Problem with DummyVecEnv wrapped inside a VecNormalize wrapper with render_all() method
0xYelshayeb opened this issue · comments
The problem is something inside the DummyVecEnv
which resets the environment automatically after it is done.
Also, there was a mistake in your code. Try this:
env_maker = lambda: gym.make('forex-v0', frame_bound=(100, 5000), window_size=10)
env = DummyVecEnv([env_maker])
# Training Env
policy_kwargs = dict(net_arch=[64, 'lstm',dict(vf=[128,128,128], pi=[64,64])])
model = A2C("MlpLstmPolicy", env, verbose=1, policy_kwargs=policy_kwargs)
model.learn(total_timesteps=1000)
# Testing Env
env = env_maker()
observation = env.reset()
while True:
observation = observation[np.newaxis, ...]
# action = env.action_space.sample()
action, _states = model.predict(observation)
observation, reward, done, info = env.step(action)
# env.render()
if done:
print("info:", info)
break
# Plotting results
plt.cla()
env.render_all()
plt.show()
Originally posted by @AminHP in #1 (comment)
I saw this reply on a similar problem I had with the render_all() method. Though in my case I am using a VecNormalize() wrapper around my DummyVecEnv. In the solution quoted a DummyVecEnv was made that was used for training, and then another env was instantiated for the prediction/testing that could be used with render all. In my case this won't work since I need the VecNormalize to normalize observations and reward.
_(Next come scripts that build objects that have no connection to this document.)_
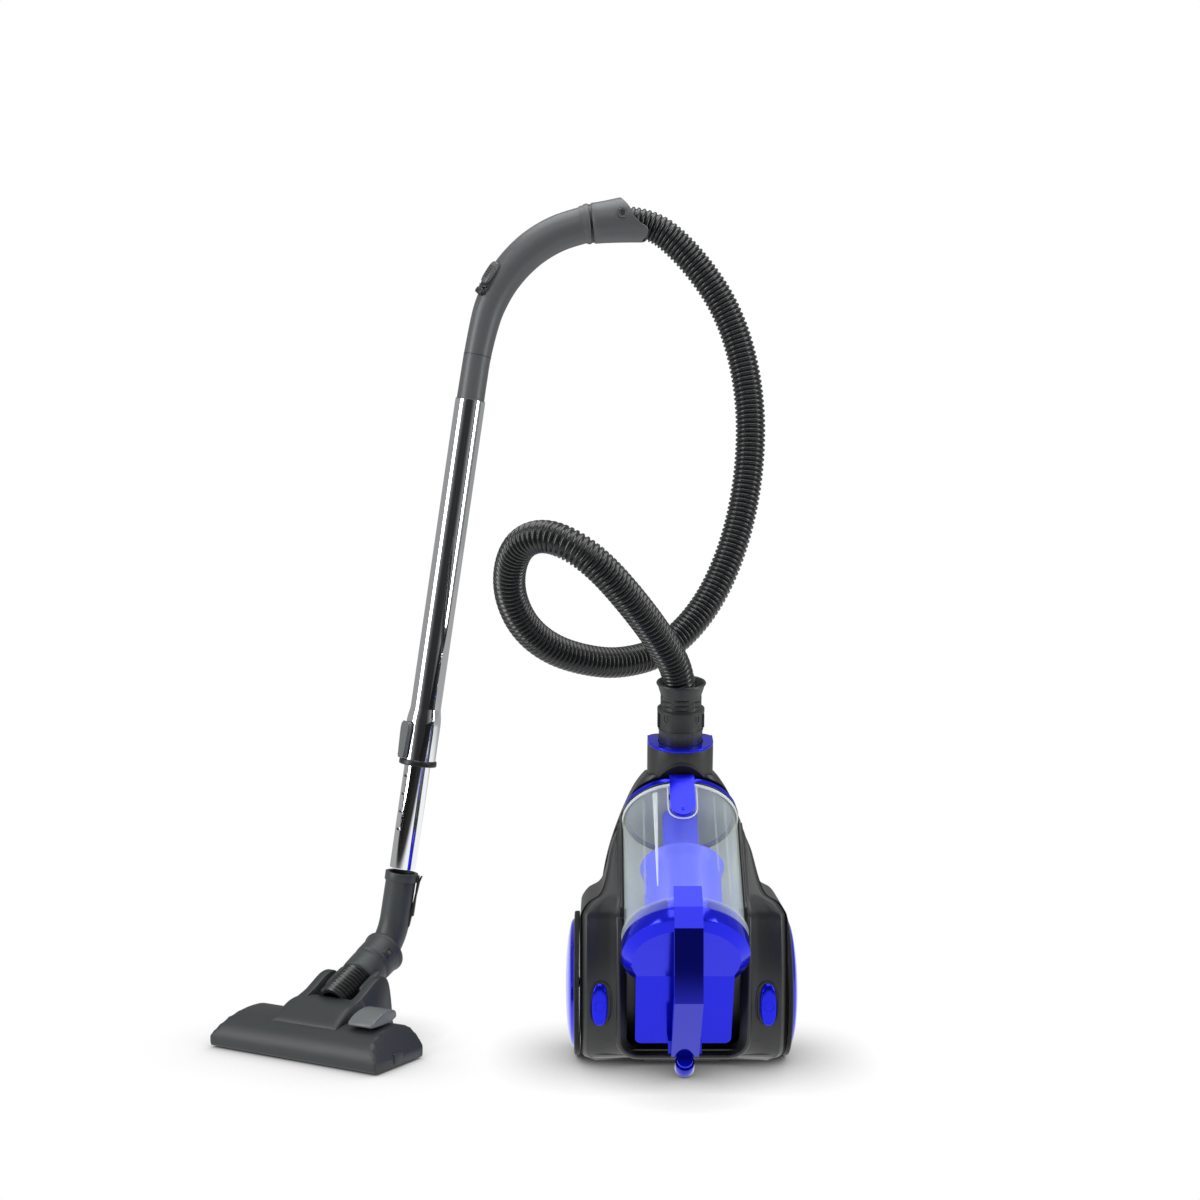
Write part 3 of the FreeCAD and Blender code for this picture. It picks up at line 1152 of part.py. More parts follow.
for word, x in (("left", -110.5), ("right", 98.5)):
    cut(word + "_roller", rod_from(word.title() + "RollerDisc", HEAD, "x", 6.5, 12, x, 36.5, 6.5),
        rod_from(word.title() + "RollerBore", HEAD, "x", 1.55, 20, x - 4, 36.5, 6.5))


# ---- checks and files --------------------------------------------------------------------------------

NODES = [
    "top_shell", "base_shell", "cradle", "port_collar", "inlet_duct", "intake_seal", "motor_can", "motor",
    "motor_mount", "fan", "cord_reel", "control_board", "exhaust_filter", "exhaust_grille", "cord_outlet",
    "button_wells", "power_button", "power_spring", "cord_button", "cord_spring", "stub_axles",
    "right_tyre", "right_hub", "left_tyre", "left_hub", "caster_yoke", "caster_wheel",
    "clear_cup", "bin_cap", "foam_filter", "carry_handle", "release_button", "release_spring",
    "cup_gasket", "cup_ring", "bin_lid", "lid_latch", "cyclone_column", "cyclone_bell", "swirl_vanes",
    "hose_cuff", "right_cuff_tab", "left_cuff_tab", "hose", "hose_end_collar",
    "grip", "suction_slider", "upper_tube", "lock_ring", "lock_slider", "lower_tube", "elbow",
    "neck_collar", "bellows", "head_cover", "sole_plate", "brush_strips", "pedal", "left_roller", "right_roller",
]
doc.recompute()
for item in doc.Objects:
    if "Invalid" in item.State or "Error" in item.State:
        raise RuntimeError("%s: %s %s" % (item.Name, item.State, item.getStatusString()))
os.makedirs("parts", exist_ok=True)
for name in NODES:
    item = doc.getObject(name)
    item.Label = name
    shape = item.Shape
    if shape.isNull() or not shape.isValid():
        raise RuntimeError(name + " has no valid shape")
    box_of = shape.optimalBoundingBox(False)
    print("%-18s %d solid(s) %8.1f cm3  X %6.1f..%6.1f  Y %6.1f..%6.1f  Z %6.1f..%6.1f" % (
        name, len(shape.Solids), shape.Volume / 1000, box_of.XMin, box_of.XMax, box_of.YMin, box_of.YMax,
        box_of.ZMin, box_of.ZMax))
    shape.exportStep("parts/%s.step" % name)
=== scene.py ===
"""Looks of the canister vacuum cleaner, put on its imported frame.

Lengths are in mm and angles in degrees, except where a value is multiplied by MM or says metres.
"""
import math

import bpy
from mathutils import Matrix, Vector


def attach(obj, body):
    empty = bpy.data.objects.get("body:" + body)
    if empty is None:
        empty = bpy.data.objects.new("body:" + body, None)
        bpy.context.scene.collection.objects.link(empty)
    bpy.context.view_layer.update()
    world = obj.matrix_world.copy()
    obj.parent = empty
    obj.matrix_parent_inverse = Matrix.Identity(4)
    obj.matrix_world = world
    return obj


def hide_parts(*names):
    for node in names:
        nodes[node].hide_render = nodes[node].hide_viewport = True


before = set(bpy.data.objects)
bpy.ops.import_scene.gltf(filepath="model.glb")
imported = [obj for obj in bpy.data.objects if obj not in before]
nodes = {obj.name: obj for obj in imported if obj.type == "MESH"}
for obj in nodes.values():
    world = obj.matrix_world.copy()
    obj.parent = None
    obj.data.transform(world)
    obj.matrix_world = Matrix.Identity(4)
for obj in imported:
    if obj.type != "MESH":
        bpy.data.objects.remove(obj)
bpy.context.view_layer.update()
scene = bpy.context.scene

MM = 0.001
WHITE = (1, 1, 1, 1)
SIDES = ((1, "right"), (-1, "left"))


# ---- local frames --------------------------------------------------------------------------------------

def place(x, y, z, axis="X", angle=0.0, parent=None):
    """A local frame: its origin and a turn about one axis, in the whole's frame or in its parent's."""
    own = Matrix.Translation((x, y, z)) @ Matrix.Rotation(math.radians(angle), 4, axis)
    return parent @ own if parent else own


UPRIGHT = 90
CUP_RISE = 44
PORT_LEAN = 14
WAND_LEAN = 8.25
GRIP_END_LEAN = 84
HEAD_YAW = 30
NECK_RISE = 24
WAND_Y = 139

# Local Z is the axis of the cup, the port, the wand, the grip's end and the neck; HEAD stands level.
WHOLE = place(0, 0, 0)
CUP = place(0, -143, 145, "X", CUP_RISE - UPRIGHT)
PORT = place(0, -5, 391, "X", PORT_LEAN)
WAND = place(-366.6, WAND_Y, 205.2, "Y", WAND_LEAN)
GRIP_END = place(-111.98, WAND_Y, 1075.07, "Y", GRIP_END_LEAN)
HEAD = place(-459.7, 2.6, 0, "Z", -HEAD_YAW)
NECK = place(0, 66, 68, "X", NECK_RISE - UPRIGHT, HEAD)


# ---- node trees ----------------------------------------------------------------------------------------

def feed(tree, node, inputs):
    """Gives a node's inputs, by name or number, a value or the socket of another node."""
    for socket, value in inputs.items():
        if isinstance(value, bpy.types.NodeSocket):
            tree.links.new(value, node.inputs[socket])
        else:
            node.inputs[socket].default_value = value


def new_node(tree, kind, inputs, **settings):
    """A new node with its settings and inputs."""
    node = tree.nodes.new(kind)
    for setting, value in settings.items():
        setattr(node, setting, value)
    feed(tree, node, inputs)
    return node


def eased(tree, value, low, high, start, end):
    """A socket that runs softly from start to end while value runs from low to high."""
    node = new_node(tree, "ShaderNodeMapRange", {
        "Value": value, "From Min": low, "From Max": high, "To Min": start, "To Max": end,
    }, interpolation_type="SMOOTHSTEP")
    return node.outputs["Result"]


def worked(tree, operation, first, second):
    """A socket with the result of one sum on two numbers or sockets."""
    node = new_node(tree, "ShaderNodeMath", {0: first, 1: second}, operation=operation)
    return node.outputs["Value"]


# ---- materials -----------------------------------------------------------------------------------------

GRAIN_DEPTH = 0.4 * MM
MOTTLE_SCALE = 14


def new_surface(name, colour, inputs):
    """A new material with its tree and shader; the colour is also that of its glow, which is painted light
    wherever a strength is given.
    """
    mat = bpy.data.materials.new(name)
    mat.use_nodes = True
    tree = mat.node_tree
    shader = tree.nodes["Principled BSDF"]
    feed(tree, shader, {"Base Color": (*colour, 1), "Emission Color": (*colour, 1), **inputs})
    return mat, tree, shader


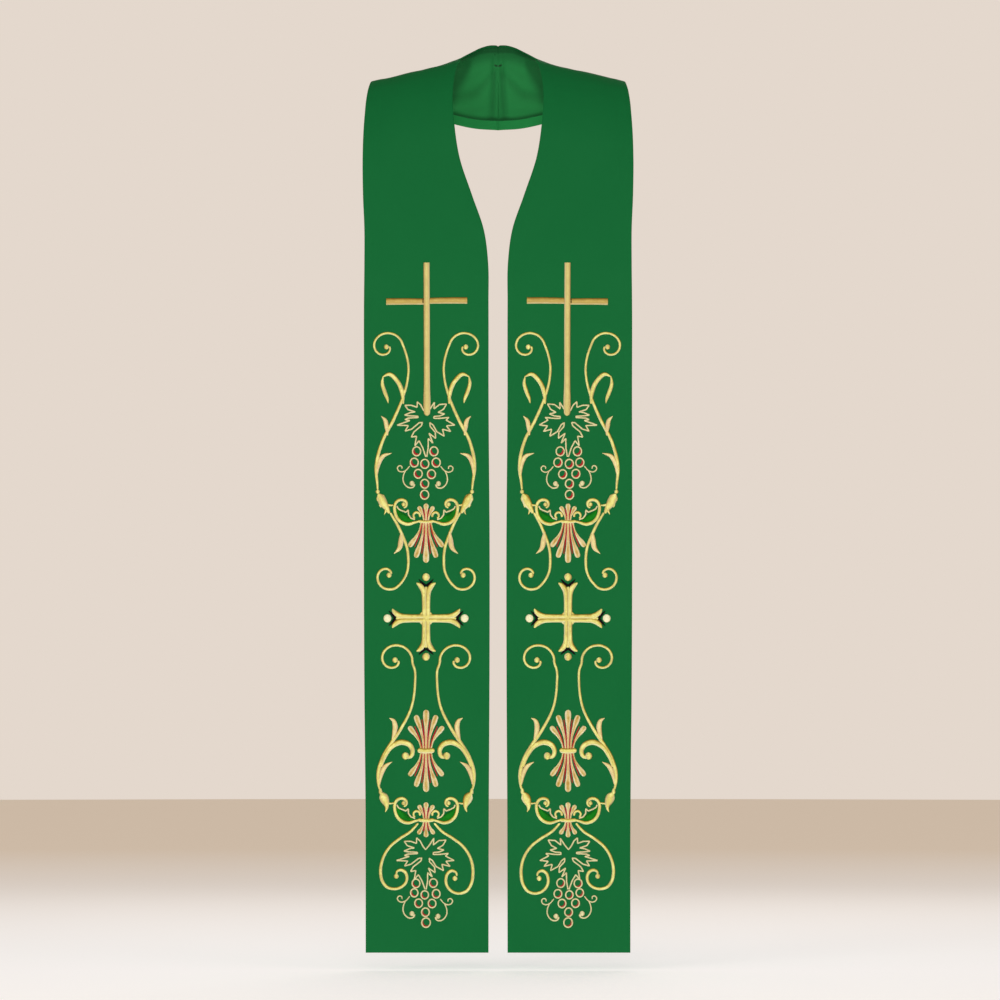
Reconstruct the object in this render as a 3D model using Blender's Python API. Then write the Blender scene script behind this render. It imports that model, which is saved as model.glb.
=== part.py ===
"""A clerical stole in its worn shape: round the back of the neck, over both shoulders, down the front.

The stole is two mirrored halves that meet at a seam at the centre back. Each half is an outer panel,
cut in one from that seam to the hem, with both long edges and the hem turned in, and a lining that
lies between the turned edges. All four pieces are hollow walls of cloth on the same curved surface.

Frame: +X to the right as seen from the front, +Y to the back, +Z up. The origin is midway between
the two shoulders, at the height where they carry the stole.
"""

from collections import namedtuple

import bmesh
import bpy
import numpy as np

MM = 0.001

# Driving dimensions, in millimetres.
FRONT_WIDTH = 156.0
FRONT_GAP = 24.2
HEM_DROP = 1126.0
CHEST_FORWARD = 72.0
NECK_HALF_WIDTH = 57.7
SHOULDER_REACH = 161.5
BACK_NECK_RISE = 32.0

# The cloth: an outer panel with turned edges, and a lining inside them.
PANEL_WALL = 1.2
LINING_WALL = 1.2
PIECE_GAP = 0.3
EDGE_THICKNESS = PANEL_WALL + PIECE_GAP + LINING_WALL
EDGE_TURN = 15.0
HEM_TURN = 25.0
EDGE_ROUND = 0.9
FOLD_STEP = 0.5

FACE_COLUMNS = 9
LINING_COLUMNS = 7

GAP_X = FRONT_GAP / 2
SIDE_X = GAP_X + FRONT_WIDTH
HEM_Z = -HEM_DROP
FRONT_Y = -CHEST_FORWARD
NECK_X = NECK_HALF_WIDTH
REACH = SHOULDER_REACH

# Straight sections across one half, from the centre back to the hem, each from the neck edge to the
# outer edge. crown is how far the middle of the section stands out from the straight line, and rings
# is how many steps lead to the next section.
Section = namedtuple("Section", "place neck_x neck_y neck_z side_x side_y side_z crown rings")
SECTIONS = (
    Section("centre back", 0.0, 56.0, BACK_NECK_RISE, 0.0, 72.5, -76.5, -4.5, 2),
    Section("back neck", 12.0, 54.0, 31.4, 30.0, 71.5, -74.5, -4.3, 2),
    Section("neck turning", 23.0, 48.0, 28.0, 60.0, 68.0, -68.0, -3.6, 2),
    Section("neck corner", 32.5, 38.5, 23.0, 90.0, 61.0, -59.0, -2.6, 2),
    Section("behind neck", 39.5, 27.0, 18.8, 118.0, 51.0, -48.0, -1.4, 2),
    Section("shoulder back", 44.5, 15.0, 15.2, 141.0, 36.0, -35.5, -0.2, 2),
    Section("behind ridge", 48.3, 5.0, 12.0, 155.5, 17.0, -23.8, 0.8, 2),
    Section("shoulder ridge", 51.3, -5.0, 7.0, REACH, 0.0, -17.0, 1.4, 2),
    Section("before ridge", 54.2, -16.0, -3.6, 165.0, -16.0, -24.0, 1.6, 2),
    Section("shoulder front", 56.7, -28.0, -20.0, 168.0, -30.0, -40.0, 1.6, 2),
    Section("collar bone", NECK_X, -38.0, -41.0, 169.8, -41.0, -60.0, 1.5, 2),
    Section("upper chest", 55.6, -48.0, -71.5, 171.3, -50.5, -83.5, 1.4, 2),
    Section("chest", 49.6, -56.0, -112.0, 172.2, -58.0, -116.0, 1.2, 2),
    Section("neck slope", 33.1, -64.0, -163.0, 171.6, -65.0, -164.0, 0.8, 2),
    Section("low neck", 17.9, -69.5, -208.0, 169.8, -70.0, -208.0, 0.4, 2),
    Section("front meets", 12.5, FRONT_Y, -250.0, 169.8, FRONT_Y, -250.0, 0.0, 1),
    Section("plumb front", GAP_X, FRONT_Y, -300.0, 170.3, FRONT_Y, -300.0, 0.0, 1),
    Section("below chest", 12.0, FRONT_Y, -420.0, 170.2, FRONT_Y, -420.0, 0.0, 1),
    Section("middle front", 10.7, FRONT_Y, -600.0, 170.5, FRONT_Y, -600.0, 0.0, 1),
    Section("lower front", 10.9, FRONT_Y, -800.0, 169.7, FRONT_Y, -800.0, 0.0, 1),
    Section("above hem", 11.7, FRONT_Y, -940.0, 168.3, FRONT_Y, -940.0, 0.0, 1),
    Section("hem", GAP_X, FRONT_Y, HEM_Z, SIDE_X, FRONT_Y, HEM_Z, 0.0, 0),
)

PANEL_GREEN = (0.010, 0.130, 0.035, 1.0)
LINING_GREEN = (0.020, 0.180, 0.052, 1.0)


def smooth_rows(rows, at_rows, at):
    """Rows read at other stations along a smooth curve: cubic steps whose slopes are the rows' own."""
    slopes = np.gradient(rows, at_rows, axis=0)
    step = np.clip(np.searchsorted(at_rows, at, side="right") - 1, 0, len(at_rows) - 2)
    span = at_rows[step + 1] - at_rows[step]
    t = ((at - at_rows[step]) / span)[:, None]
    span = span[:, None]
    start = (1 + 2 * t) * (1 - t) ** 2 * rows[step]
    end = t ** 2 * (3 - 2 * t) * rows[step + 1]
    leaving = t * (1 - t) ** 2 * span * slopes[step]
    arriving = t ** 2 * (t - 1) * span * slopes[step + 1]
    return start + end + leaving + arriving


def ring_stations():
    """Stations of the sections along the middle of the half, and of every ring, hem fold included."""
    table = np.array([section[1:] for section in SECTIONS], float)
    middle = (table[:, 0:3] + table[:, 3:6]) / 2
    at_rows = np.concatenate([[0.0], np.cumsum(np.linalg.norm(np.diff(middle, axis=0), axis=1))])
    rings = [at_rows[0]]
    for start, end, section in zip(at_rows[:-1], at_rows[1:], SECTIONS):
        rings.extend(np.linspace(start, end, section.rings + 1)[1:])
    fold = at_rows[-1] - HEM_TURN
    rings = [ring for ring in rings if ring < fold - EDGE_TURN]
    lining_end = fold - FOLD_STEP - PIECE_GAP
    rings += [lining_end, fold - FOLD_STEP, fold, at_rows[-1]]
    return table[:, 0:7], at_rows, np.array(rings)


def half_surface(table, at_rows, at):
    """Neck edge, outer edge and crown at each station along the half."""
    rows = smooth_rows(table, at_rows, at)
    neck, side, crown = rows[:, 0:3].copy(), rows[:, 3:6].copy(), rows[:, 6]
    neck[0, 0] = PIECE_GAP / 2
    side[0, 0] = PIECE_GAP / 2
    return neck, side, crown


def outward(neck, side):
    """Unit normals of the sections, away from the wearer: along the half crossed with across it."""
    across = side - neck
    along = np.gradient((neck + side) / 2, axis=0)
    normal = np.cross(along, across)
    normal[0, 0] = 0.0
    return normal / np.linalg.norm(normal, axis=1)[:, None]


def layer_points(neck, side, crown, across, depth):
    """Points at a distance across the half from the neck edge and at a depth under its outer face."""
    width = np.linalg.norm(side - neck, axis=1)[:, None]
    share = across / width
    rise = crown[:, None] * 4 * share * (1 - share) - depth
    line = neck[:, None, :] + (side - neck)[:, None, :] * share[:, :, None]
    return line + outward(neck, side)[:, None, :] * rise[:, :, None]


def spread(low, high, count):
    """Evenly spaced columns between two distances that change from ring to ring."""
    share = np.linspace(0.0, 1.0, count)
    return low[:, None] * (1 - share) + high[:, None] * share


def constant(rings, *values):
    return np.tile(np.array(values, float), (rings, 1))


def panel_section(width, floor):
    """Closed section of the outer panel: its face, a round edge, the turned edge, then the underside."""
    rings = len(width)
    edge = constant(rings, 0.25, 0.0, 0.25) * EDGE_ROUND
    edge_depth = constant(rings, 0.2, 0.5, 0.8) * EDGE_THICKNESS
    full = width[:, None]
    under = spread(width - EDGE_TURN, np.full(rings, EDGE_TURN), LINING_COLUMNS)
    across = [
        spread(np.full(rings, EDGE_ROUND), width - EDGE_ROUND, FACE_COLUMNS),
        full - edge,
        full - EDGE_ROUND,
        full - EDGE_TURN,
        under,
        constant(rings, EDGE_TURN),
        constant(rings, EDGE_ROUND),
        edge,
    ]
    depth = [
        np.zeros((rings, FACE_COLUMNS)),
        edge_depth,
        constant(rings, EDGE_THICKNESS, EDGE_THICKNESS),
        np.tile(floor[:, None], (1, LINING_COLUMNS)),
        constant(rings, EDGE_THICKNESS, EDGE_THICKNESS),
        edge_depth[:, ::-1],
    ]
    return np.hstack(across), np.hstack(depth)


def lining_section(width):
    """Closed section of the lining: outer face under the panel, then the face next to the wearer."""
    rings = len(width)
    inset = EDGE_TURN + PIECE_GAP
    upper = spread(width - inset, np.full(rings, inset), LINING_COLUMNS)
    top = PANEL_WALL + PIECE_GAP
    depth = np.hstack([np.full(upper.shape, top), np.full(upper.shape, top + LINING_WALL)])
    return np.hstack([upper, upper[:, ::-1]]), depth


def ring_solid(name, points, mirror, material):
    """A closed mesh from rings of points: a band of triangles between rings, and a cap at each end."""
    rings, count, _ = points.shape
    points = points * MM
    points[:, :, 0] *= mirror
    low = np.arange(rings * count).reshape(rings, count)
    a, b = low[:-1], np.roll(low, -1, axis=1)[:-1]
    c, d = np.roll(low, -1, axis=1)[1:], low[1:]
    faces = np.concatenate([np.dstack([a, b, c]).reshape(-1, 3), np.dstack([a, c, d]).reshape(-1, 3)])
    caps = [low[0][::-1].tolist(), low[-1].tolist()]
    mesh = bpy.data.meshes.new(name)
    mesh.from_pydata(points.reshape(-1, 3).tolist(), [], faces.tolist() + caps)
    shell = bmesh.new()
    shell.from_mesh(mesh)
    bmesh.ops.recalc_face_normals(shell, faces=shell.faces)
    shell.to_mesh(mesh)
    shell.free()
    mesh.shade_smooth()
    mesh.set_sharp_from_angle(angle=np.radians(40))
    mesh.materials.append(material)
    piece = bpy.data.objects.new(name, mesh)
    bpy.context.scene.collection.objects.link(piece)
    return piece


def cloth_material(name, colour, roughness):
    material = bpy.data.materials.new(name)
    material.use_nodes = True
    shader = material.node_tree.nodes["Principled BSDF"]
    shader.inputs["Base Color"].default_value = colour
    shader.inputs["Roughness"].default_value = roughness
    shader.inputs["Metallic"].default_value = 0.0
    material.diffuse_color = colour
    return material


def make_panel(name, mirror, material):
    """Outer panel: one wall with its edges turned in, and the same fold across the hem."""
    table, at_rows, rings = ring_stations()
    neck, side, crown = half_surface(table, at_rows, rings)
    width = np.linalg.norm(side - neck, axis=1)
    floor = np.full(len(rings), PANEL_WALL)
    floor[-2:] = EDGE_THICKNESS
    across, depth = panel_section(width, floor)
    return ring_solid(name, layer_points(neck, side, crown, across, depth), mirror, material)


def make_lining(name, mirror, material):
    """Lining: one wall between the turned edges, from the centre back to just above the hem fold."""
    table, at_rows, rings = ring_stations()
    neck, side, crown = half_surface(table, at_rows, rings[:-3])
    width = np.linalg.norm(side - neck, axis=1)
    across, depth = lining_section(width)
    return ring_solid(name, layer_points(neck, side, crown, across, depth), mirror, material)


def main():
    for old in list(bpy.data.objects):
        bpy.data.objects.remove(old)
    panel = cloth_material("panel_cloth", PANEL_GREEN, 0.72)
    lining = cloth_material("lining_cloth", LINING_GREEN, 0.55)
    for side, mirror in (("left", -1.0), ("right", 1.0)):
        make_panel(f"panel_{side}", mirror, panel)
        make_lining(f"lining_{side}", mirror, lining)


main()
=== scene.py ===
"""The looks of a green clerical stole: lined cloth bands with raised gold embroidery on both fronts.

Lengths in the tables are millimetres. The stole's frame has +X to the right seen from the front,
+Y to the wearer's back and +Z up, and everything is made for the right half and mirrored for the left.
"""

from collections import namedtuple

import bpy
import numpy as np
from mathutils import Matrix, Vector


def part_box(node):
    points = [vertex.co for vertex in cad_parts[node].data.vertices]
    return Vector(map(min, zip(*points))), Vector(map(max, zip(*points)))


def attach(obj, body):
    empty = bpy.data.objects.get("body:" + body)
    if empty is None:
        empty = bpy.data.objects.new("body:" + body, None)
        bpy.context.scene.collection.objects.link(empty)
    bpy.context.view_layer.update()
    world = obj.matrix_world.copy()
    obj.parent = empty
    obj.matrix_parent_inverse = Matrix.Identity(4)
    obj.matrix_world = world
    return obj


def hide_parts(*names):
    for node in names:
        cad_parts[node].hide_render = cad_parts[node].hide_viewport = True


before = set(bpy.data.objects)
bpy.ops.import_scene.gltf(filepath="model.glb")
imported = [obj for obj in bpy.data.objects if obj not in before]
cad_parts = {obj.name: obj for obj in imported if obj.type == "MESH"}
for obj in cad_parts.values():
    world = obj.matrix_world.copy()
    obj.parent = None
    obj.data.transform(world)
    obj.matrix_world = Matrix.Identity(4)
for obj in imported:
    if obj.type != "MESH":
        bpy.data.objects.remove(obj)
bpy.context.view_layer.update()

MM = 0.001
PANEL_LOW, PANEL_HIGH = (np.array(corner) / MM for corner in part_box("panel_right"))

# The garment's sizes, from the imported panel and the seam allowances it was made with.
HEM_Z = PANEL_LOW[2]
FRONT_Y = PANEL_LOW[1]
BACK_NECK_Z = PANEL_HIGH[2] + 0.2
GAP_X = 12.1
SIDE_X = 168.1
NECK_X = 57.7
REACH_X = 161.5
PANEL_WALL = 1.2
EDGE_THICKNESS = 2.7
EDGE_RADIUS = EDGE_THICKNESS / 2
EDGE_TURN = 15.0
HEM_TURN = 25.0
LINING_WALL = 0.7
LINING_OVERLAP = 2.5
NECK_MARGIN = 3.0
SEAM_X = 0.0
SEAM_NOTCH = 1.5
STATION_STEP = 2.0
CHEST_STATION = 330.0

# How many columns of points lie across the face, each turned edge, the panel's inner side and the lining.
FACE_COLUMNS = 44
LIP_COLUMNS = 5
UNDER_COLUMNS = 16
LINING_COLUMNS = 44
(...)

env = make_vec_env(env_maker, n_envs=1, monitor_dir=log_dir)
env = VecNormalize(env, norm_obs=True, norm_reward=True, clip_obs=10.)
model = PPO2('MlpLstmPolicy', env, verbose=1, nminibatches=1, policy_kwargs=policy_kwargs,)
callback = SaveOnBestTrainingRewardCallback(check_freq=1000, log_dir=log_dir, env=env, verbose=1)
# model = PPO2('MlpLstmPolicy', env, verbose=1)
model.learn(total_timesteps=5000, callback=callback, log_interval=10)
env.norm_reward = False
env.training = False
mean_reward, std_reward = evaluate_policy(model, env, n_eval_episodes=1)
print(f"mean_reward:{mean_reward:.2f} +/- {std_reward:.2f}")
# I get the expected reward here using evaluate_policy()
plt.figure(figsize=(15,6))
plt.cla()
env.render_all()
plt.show()
# This part doesn't work because of the same error
What can I do to use render_all() method (Or any other attribute like env.history for that matter) while maintaining the VecNormalize() environment?
Use this code to access the inner env and render it:
env.venv.envs[0].env.render_all()